Theater / Voorstelling

Familieleed in abstractie

recensie: Toneelgroep Amsterdam - Een bruid in de morgen

In vogelvlucht wordt de witte tent met diverse torentjes omhoog getrokken. Daaronder vandaan komen vader en moeder, waarna moeder de gordijnen snel nog even recht trekt, alsof het bezoek zo de deur binnen valt. Dit gebeurt met een zalmroze zonnebril op haar neus; vanwege het spierwitte interieur, om haar gebroken ogen te verbergen óf om de werkelijkheid niet onder ogen te hoeven komen. Als het doek van het witte ‘paleis’ vanachter wordt uitgelicht is dit laatste het meest waarschijnlijke. Met enkel hun silhouet zien we broer en zus naakt in elkaars armen ontwaken.

In de openingsdialoog al zetten vader (Fred Goessens) en moeder (Marieke Heebink) zich letterlijk meters van elkaar af. Het zwart van hun kleding snijdt met het wit van hun omgeving. De poging van moeder om Thomas (Alwin Pulinckx), hun zoon, te huwen met zijn rijke nicht Hilda (Camilla Siegeritsz), loopt uit tot een rouwige bedoeling in plaats van de bruiloft waar het stuk in eerste instantie naar toe lijkt te werken. Andrea (Hélène Devos) – dochter – staakt, maar durft dan ook weer niet toe te geven aan haar opstand.

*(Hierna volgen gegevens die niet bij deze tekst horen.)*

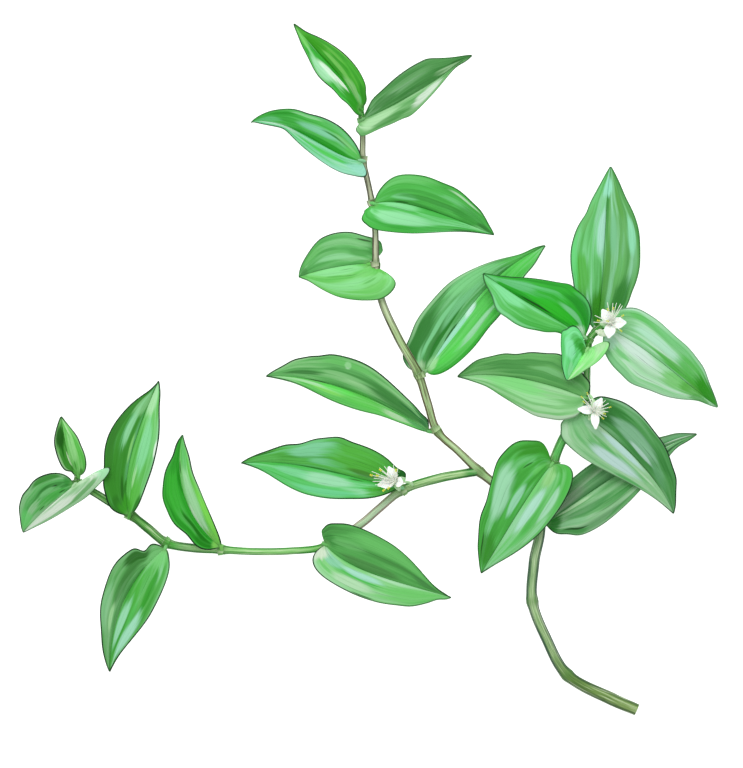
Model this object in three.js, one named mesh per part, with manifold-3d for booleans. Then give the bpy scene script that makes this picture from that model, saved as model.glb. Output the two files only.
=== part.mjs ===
// A cut sprig of small-leaf spiderwort (Tradescantia), lying on a flat surface.
// One jointed stem branches into three leafy shoots: top, left and right. Every leaf clasps
// the stem with a short open sheath, and three small three-petalled flowers sit at the shoots' joints.
// Millimetres, +Z up. The surface is z = 0 and the origin is under the middle of the sprig.

import * as THREE from 'three';
import { mergeVertices } from 'three/addons/utils/BufferGeometryUtils.js';
import Module from 'manifold-3d';

const wasm = await Module();
wasm.setup();

// ---------------------------------------------------------------- driving dimensions, mm

const BLADE_THICKNESS = 0.7;
const CLEARANCE = 0.3; // between a piece and what it hugs
const LEAF_ROWS = 11; // steps from base to tip
const LEAF_VEINS_PER_HALF = 2;
const ROOT_RADIUS = 0.5; // the veins start on a circle of this radius round the leaf's base
const TIP_WIDTH = 0.5;
const BLADE_CROWN = 0.6; // each half of a blade is gently rounded by this much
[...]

In Een bruid in de morgen van Hugo Claus (1929-2008) zien we hoe een gezin geheel geïsoleerd van de samenleving de kromme verstandshouding tot elkaar ontkent. Maren E. Bjørseth werd al geprezen als regietalent na haar afstudeervoorstelling van Ibsens Een Poppenhuis (2012). Na twee jaar theatermaken bij Frascati Producties presenteert zij in coproductie haar debuut bij TA-2, het platform van Toneelgroep Amsterdam waarin jonge regisseurs hun talenten kunnen ontwikkelen.

Nog even over die nicht
Siegeritsz belichaamt in haar rol als nicht Hilda de stereotypering van ons nepgedrag naar de buitenwereld; de hysterie waarmee wij ons als maatschappij in overvloed druk maken om wat wij van elkaar vinden, of beter gezegd, wat die ander van ons vindt. In Een bruid in de morgen wordt in spel de wereld binnenshuis lijnrecht en quasi-cartoonesk uitvergroot tegenover de wereld buitenshuis. Het contrast dat ontstaat ondersteunt het idee van een groot familiegeheim dat ons al in beeld is voorgeschoteld.

De vormgeving van Marjolijn Brouwer is wederom prachtig. Haar werk staat inmiddels bekend om het concrete gebruik van de ruimte, waarin abstractie een belangrijke rol speelt. Grofweg lijkt haar kracht te zitten in het minimale gebruik van diverse materialen. Door de durf om te kiezen voor één duidelijke vorm, krijgt haar ontwerp diverse poëtische invullingen. Het licht en de geheime luiken in de houten speelvloer maken van de witte ’tent’ een huis met – bij wijze van – acht geheime kamers. Hierdoor wordt het voor de acteurs mogelijk om het een en ander te spieken en af te luisteren bij intieme scènes.
De muziek van onder andere Franz Schubert hangt als een onweersbui boven de scène. De zware tonen vullen de ruimte en perst de druk op ieders schouder nog een tikkie extra de aarde in. Eindigend met het strijkkwartet nr. 14, De Dood en het Meisje, slaat de werkelijkheid in als een bom.